The two people from my past that died were a former teacher and a neighbour chum who I knew before I went to school and have not seen since I left to go to University. We each lived our adult lives without knowing anything of each other. Sad in a way, althought we were not that friendly by the time we went to Junior and Senior High School.
My former teacher was Arnold (Arne) Eurgene Forde. He was a much admired and eventually beloved teacher who spend his whole teaching career in my home town's school system. He came to teach in our small town rural high school, right out of University, I figure. He was only a 7 to 10 years older than the student he taught. He came from the Maritmes as a graduate from Acadia University. He was an African Canadian from that region where there was a historic presence of African Canadians who orginally fled the United States. For those of us in our small school, he was the first African Canadian we had even seen let alone met. I have often wondered why he came to our small white ghetto of a community outside Toronto. He was in fact the first African Canadian ever hired by our school board. I believe shortly after he became one of our teachers we got our first student who was an African Canadian in our school. In those days, the largest ethnic group we were aware of were Italian. I would have loved to have asked Arne why he came to our community, I never did. He ended up making a remarkable contribution to generations of students lives.

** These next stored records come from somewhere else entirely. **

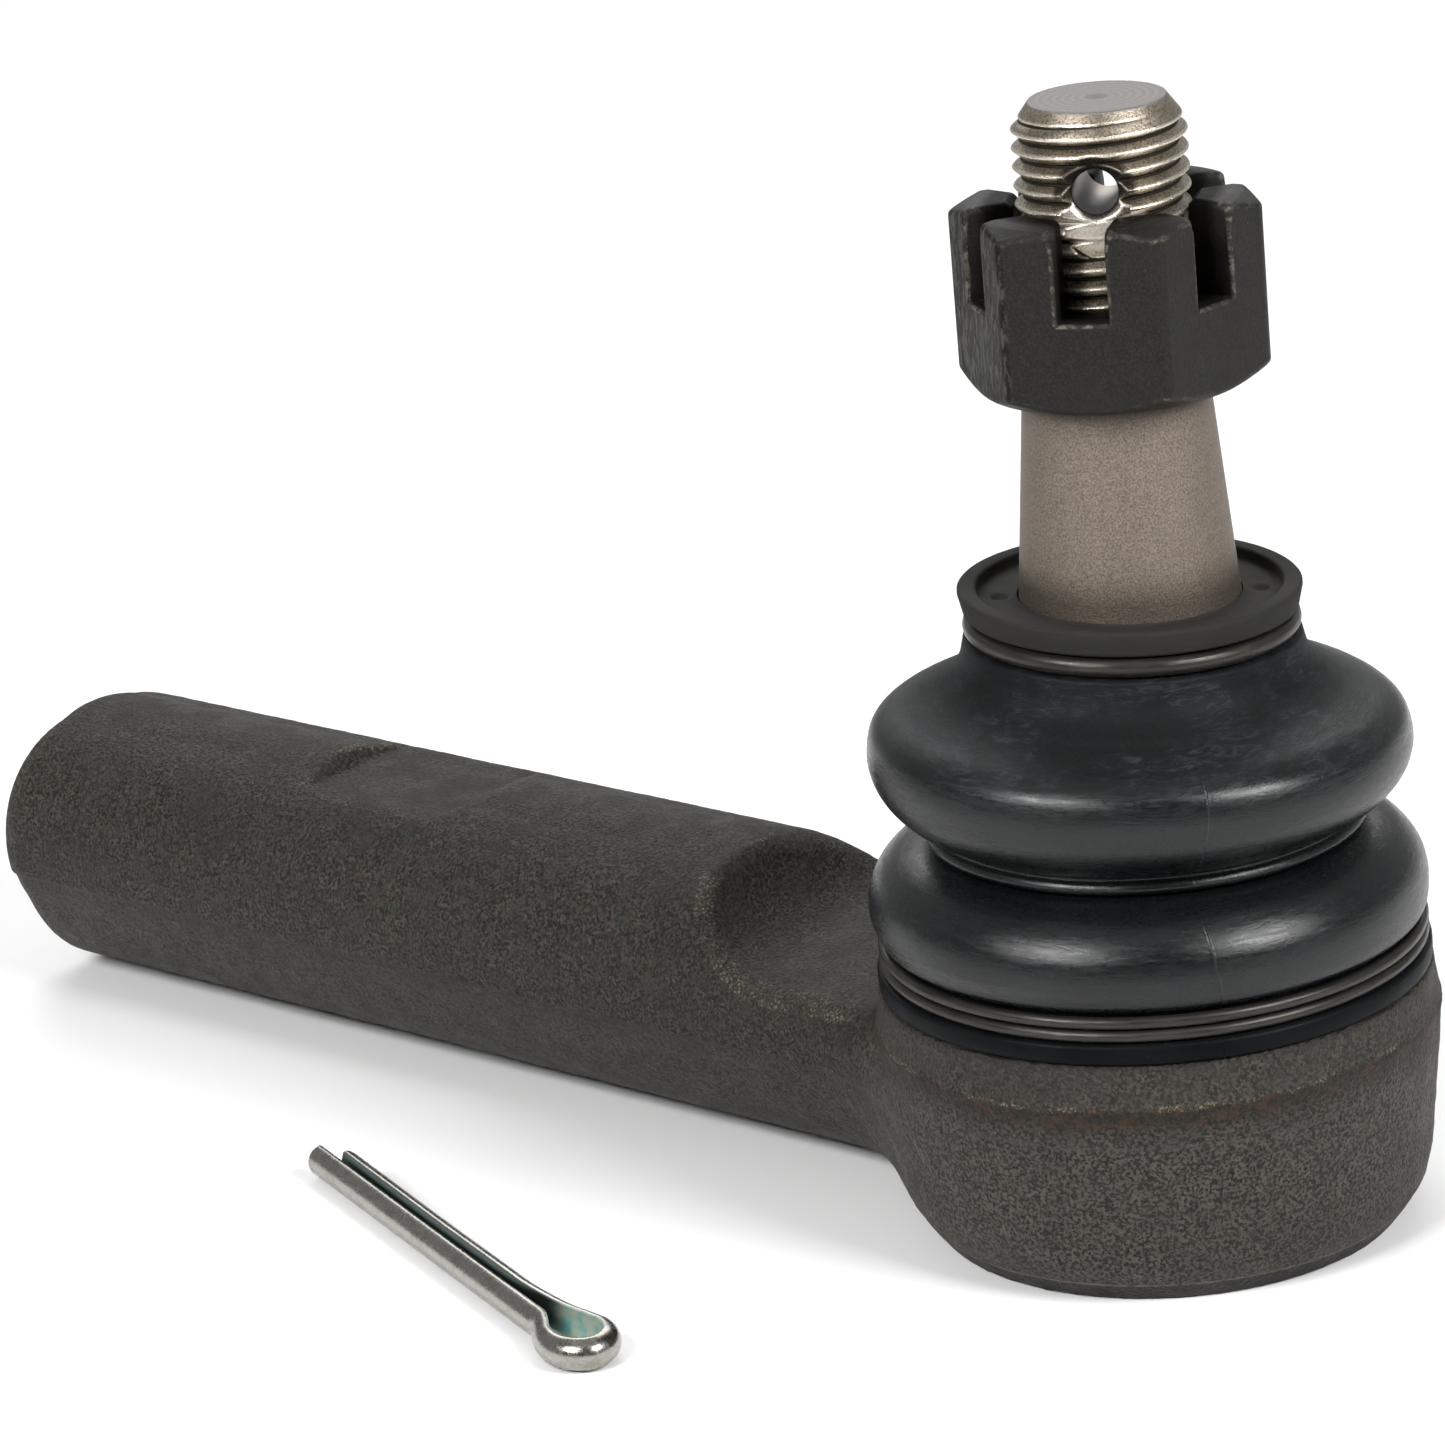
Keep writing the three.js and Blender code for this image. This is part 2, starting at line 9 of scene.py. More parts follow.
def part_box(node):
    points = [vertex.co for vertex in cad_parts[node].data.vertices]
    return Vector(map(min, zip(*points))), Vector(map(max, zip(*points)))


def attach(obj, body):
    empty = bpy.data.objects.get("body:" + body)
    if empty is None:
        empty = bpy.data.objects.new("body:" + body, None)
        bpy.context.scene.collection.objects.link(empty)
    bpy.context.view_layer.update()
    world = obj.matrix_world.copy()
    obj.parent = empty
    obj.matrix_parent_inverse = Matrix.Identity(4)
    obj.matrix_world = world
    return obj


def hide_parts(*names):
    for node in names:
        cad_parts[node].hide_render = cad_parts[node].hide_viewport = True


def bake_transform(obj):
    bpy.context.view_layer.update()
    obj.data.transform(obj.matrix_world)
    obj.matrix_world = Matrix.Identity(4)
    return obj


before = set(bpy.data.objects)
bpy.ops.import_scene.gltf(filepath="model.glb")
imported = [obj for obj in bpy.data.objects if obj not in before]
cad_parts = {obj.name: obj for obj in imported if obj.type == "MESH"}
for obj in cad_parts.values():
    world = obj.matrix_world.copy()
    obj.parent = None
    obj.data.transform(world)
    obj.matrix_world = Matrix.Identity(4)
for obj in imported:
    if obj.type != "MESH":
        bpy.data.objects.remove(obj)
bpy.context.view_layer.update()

MM = 0.001
FRONT = math.radians(-51)  # azimuth of the side that faces the camera
TURN = 2 * math.pi


def box_mm(node):
    """A CAD node's lowest and highest corner in millimetres."""
    low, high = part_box(node)
    return np.array(low) / MM, np.array(high) / MM


housing_low, housing_high = box_mm("housing")
stud_low, stud_high = box_mm("ball_stud")
nut_low, nut_high = box_mm("castle_nut")


# ---------------------------------------------------------------- distance functions, in millimetres

def smooth_min(a, b, reach):
    """The lower of two distances, rounded where they are within reach of each other."""
    share = np.maximum(reach - np.abs(a - b), 0) / reach
    return np.minimum(a, b) - share * share * reach / 4


def smooth_max(a, b, reach):
    return -smooth_min(-a, -b, reach)


def smooth_step(value, low, high):
    t = np.clip((value - low) / (high - low), 0, 1)
    return t * t * (3 - 2 * t)


def polygon_distance(x, y, corners):
    """Signed distance to a closed outline, negative inside."""
    corners = np.asarray(corners, float)
    nearest = np.full(x.shape, 1e18)
    inside = np.zeros(x.shape, bool)
    for (ax, ay), (bx, by) in zip(corners, np.roll(corners, 1, axis=0)):
        ex, ey = bx - ax, by - ay
        wx, wy = x - ax, y - ay
        t = np.clip((wx * ex + wy * ey) / (ex * ex + ey * ey), 0, 1)
        dx, dy = wx - ex * t, wy - ey * t
        nearest = np.minimum(nearest, dx * dx + dy * dy)
        above = (y >= ay) & (y < by) & (ex * wy > ey * wx)
        below = (y < ay) & (y >= by) & (ex * wy < ey * wx)
        inside ^= above | below
    return np.where(inside, -1, 1) * np.sqrt(nearest)


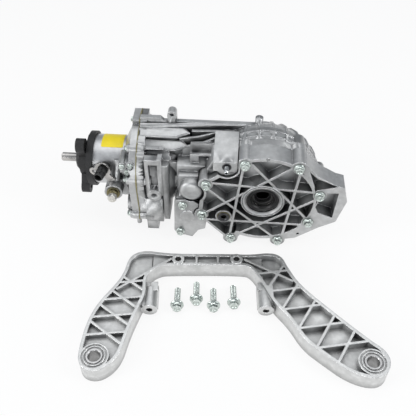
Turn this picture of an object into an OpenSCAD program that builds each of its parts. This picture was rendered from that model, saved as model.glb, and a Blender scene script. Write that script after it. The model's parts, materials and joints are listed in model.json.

To our community's credit and as a tribute to him as a person who carried himself with authority and yet was open and generous with the students, there was little negative comments about him at a time when racial struggles south of the border filled the news headlines. He quickly was accepted and soon became a favourite teacher of many of us. He coached a lot of the sports team although I remember clearly that he always said he was a classroom teacher , first, (physics, I think) and a volunteer to help out with the sports.
Years later, when I returned to Canada from my years in the United States I met him at the hockey arena. He had three boys playing hockey around the age of my son. It was then that I was aware of what few years there were between us. His career saw him teach and become the principal of two other high schools in our growing town, now a city. No longer is it the white community of my youth. It is a very diverse multicultural city with the largest visible minority being South Asian althought I suspect almost every ethnic group is represented. This transformation is representative of the changes in Canada over these years such that now urban Canada is the most ethnically diverse country in the World. Our government policy of bilingualism and multiculturalism built upon aboriginal values ( read A Fair Country by John Ralston Saul to understand these enduring values) has brought about this change in our country. For me, awareness of visible minorities began with Arne Forde. It was an easy transition for me for I was raised by a mother who taught us that all people were equal and that all people are interesting and not to be feared. In some ways, our family views were a little ahead of our neighbours. I remember the Forde's considering purchasing our house the first time my father tried to sell it. No sooner had they viewed it with the agent that our neigbours were calling wanting to know all about it. They were anxious and I suspect had visions of their properties being devalued if a "coloured " family moved it. As it turned out the Fordes could afford a better house than ours about a mile away , where they continue to live.
Arne Forde might very well have been the most effective and loved teacher in the city over all the years. Many of his former students kept contact with him. He also contributed to the community thoughout his life coaching many community teams. I shall remember him always with great respect and fondness.
The other person who died was Richard Dinning. He lived down the street from me from the time we moved in when I was about four. We were the same age. His mother and mine became fast friends for the rest of their lives. They were the only Catholic family we knew and it was not until I was an adult that I learned that Mrs. Dinning was a French Canadian. Such was the white protestant ghetto we lived in.
The death of these two people from my past made we aware that I am entering the years when I will see many friends and acquaintances die, causing me to recall the times and lessons from years past. The last time I had death teach me lessons was when I was a late teenager and had about 6 close friends die. Those being the years when I spent a lot of time trying to sort of the meaning of life, these events may have contributed to my eventual decision to study philosophy and become a minister. It certainly added food for thought. Once again, deaths may find me revisiting and reevaluating my religious notions, may it be an enriching experience.